Goal of the exercise – Starting at the line that contains "Write part 2" and stopping at the line that contains "if empty is", repeat every line exactly, the two end lines included, and nothing else.

Data to process –
________

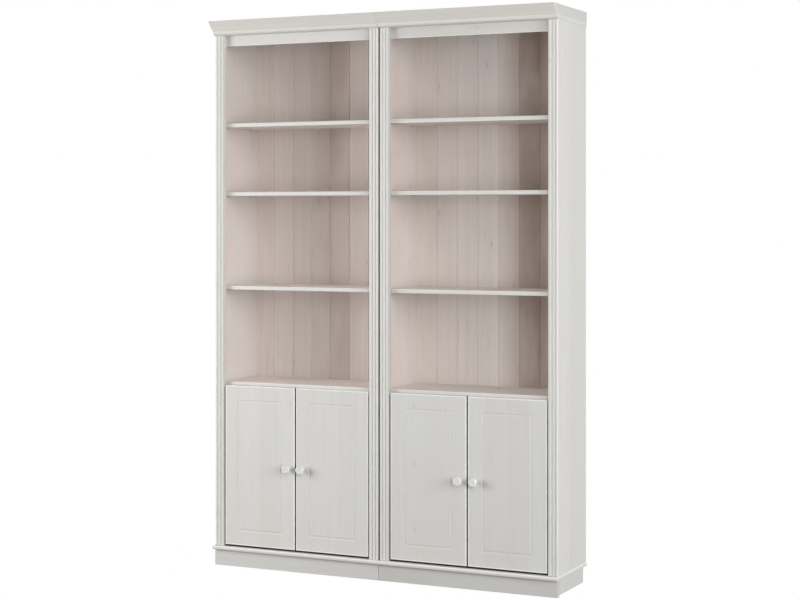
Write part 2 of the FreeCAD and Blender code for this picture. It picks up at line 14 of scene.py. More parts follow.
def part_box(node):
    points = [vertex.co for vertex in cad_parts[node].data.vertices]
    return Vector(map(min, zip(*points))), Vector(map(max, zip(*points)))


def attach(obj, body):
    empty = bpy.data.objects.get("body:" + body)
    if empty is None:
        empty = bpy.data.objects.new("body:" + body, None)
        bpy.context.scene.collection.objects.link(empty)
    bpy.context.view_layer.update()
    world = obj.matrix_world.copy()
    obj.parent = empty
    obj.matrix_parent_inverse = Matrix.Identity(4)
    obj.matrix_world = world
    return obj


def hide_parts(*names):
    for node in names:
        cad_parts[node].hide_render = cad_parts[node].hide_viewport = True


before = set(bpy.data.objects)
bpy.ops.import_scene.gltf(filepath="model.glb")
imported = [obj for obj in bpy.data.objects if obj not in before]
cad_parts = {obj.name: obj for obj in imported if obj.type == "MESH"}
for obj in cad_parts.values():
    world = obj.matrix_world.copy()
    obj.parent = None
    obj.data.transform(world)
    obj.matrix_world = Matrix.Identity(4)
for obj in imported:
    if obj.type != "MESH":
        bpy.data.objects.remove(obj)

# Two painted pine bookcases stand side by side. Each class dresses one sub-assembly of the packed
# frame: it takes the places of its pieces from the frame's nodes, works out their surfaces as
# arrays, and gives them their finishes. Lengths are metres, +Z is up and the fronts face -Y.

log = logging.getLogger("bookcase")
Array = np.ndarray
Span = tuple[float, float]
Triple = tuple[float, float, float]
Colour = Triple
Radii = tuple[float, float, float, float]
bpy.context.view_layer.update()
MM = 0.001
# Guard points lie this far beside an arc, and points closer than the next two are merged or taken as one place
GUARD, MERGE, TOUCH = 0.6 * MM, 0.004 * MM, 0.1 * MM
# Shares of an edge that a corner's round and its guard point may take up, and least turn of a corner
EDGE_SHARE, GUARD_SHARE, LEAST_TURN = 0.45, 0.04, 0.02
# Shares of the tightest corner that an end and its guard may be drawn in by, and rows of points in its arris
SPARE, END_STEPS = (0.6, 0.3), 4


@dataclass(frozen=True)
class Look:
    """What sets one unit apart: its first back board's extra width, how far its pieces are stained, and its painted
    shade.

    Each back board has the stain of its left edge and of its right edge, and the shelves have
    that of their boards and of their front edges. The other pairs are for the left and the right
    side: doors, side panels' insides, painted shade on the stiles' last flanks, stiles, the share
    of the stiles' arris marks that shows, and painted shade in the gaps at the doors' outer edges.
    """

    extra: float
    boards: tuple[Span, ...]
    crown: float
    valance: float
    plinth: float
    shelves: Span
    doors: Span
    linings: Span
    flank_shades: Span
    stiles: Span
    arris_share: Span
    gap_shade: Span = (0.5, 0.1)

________

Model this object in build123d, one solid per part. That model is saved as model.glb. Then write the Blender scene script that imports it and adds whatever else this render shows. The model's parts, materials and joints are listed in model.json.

________

Exercise output –
Write part 2 of the FreeCAD and Blender code for this picture. It picks up at line 14 of scene.py. More parts follow.
def part_box(node):
    points = [vertex.co for vertex in cad_parts[node].data.vertices]
    return Vector(map(min, zip(*points))), Vector(map(max, zip(*points)))


def attach(obj, body):
    empty = bpy.data.objects.get("body:" + body)
    if empty is None:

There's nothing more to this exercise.